Profitability Trajectory: The shift toward profitable growth represents a lasting change in investor preferences. Cybersecurity vendors demonstrating improving margins and positive free cash flow conversion gain relative attractiveness, particularly compared to high-burn-rate competitors still pursuing growth-at-all-costs strategies.
Acquisition Risk: The likelihood of strategic acquisitions should factor into investment thesis development. Smaller cybersecurity companies operating in attractive niches face genuine acquisition interest from larger software and technology firms, potentially offering liquidity events at meaningful premiums or downside protection.
Sector Exposure: Investors seeking broad cybersecurity exposure might consider diversified approaches—either through dedicated cybersecurity ETFs or by building positions across multiple vendors addressing different attack surfaces and customer verticals.
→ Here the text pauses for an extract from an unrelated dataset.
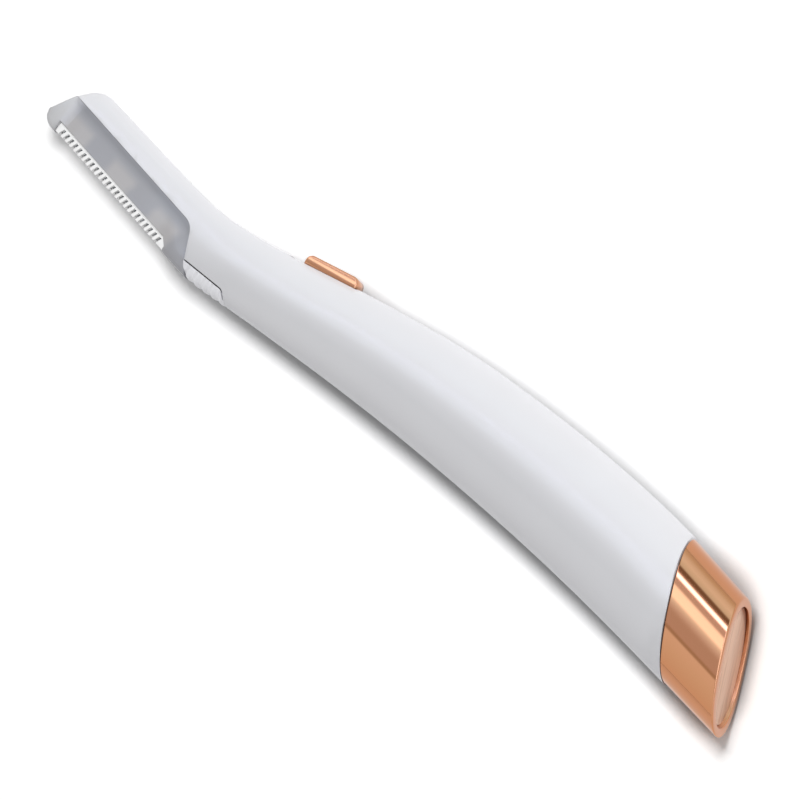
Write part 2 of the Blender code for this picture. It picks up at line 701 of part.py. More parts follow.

The Path Forward: Selective Opportunities Within Sector Headwinds
The cybersecurity sector's fundamental growth narrative remains intact. Digital transformation initiatives, remote work normalization, API proliferation, and IoT expansion ensure that security spending will remain a boardroom priority for years to come. Enterprise customers lack viable alternatives to continuous security investment—they cannot simply "pause" cybersecurity spending when budgets tighten.
However, the question of which cybersecurity stocks merit investment carries more nuance than "the sector will grow, so buy any player." Current market conditions reward selectivity. Investors should prioritize companies demonstrating:
- Sustainable competitive advantages through network effects or switching costs
- Revenue concentration with largest customers below dangerous thresholds
- Clear operating leverage pathways to profitability
- Market leadership positions in growing sub-segments
- Experienced management teams with proven execution capabilities
The current environment may indeed present opportunities for disciplined investors with conviction in specific cybersecurity vendors. Yet it demands higher standards for entry—lower prices must coincide with clearer visibility into profitability and sustainable growth. The cybersecurity industry's decades of growth await; determining which publicly traded vehicles best capture that opportunity requires careful, differentiated analysis rather than sector-wide optimism.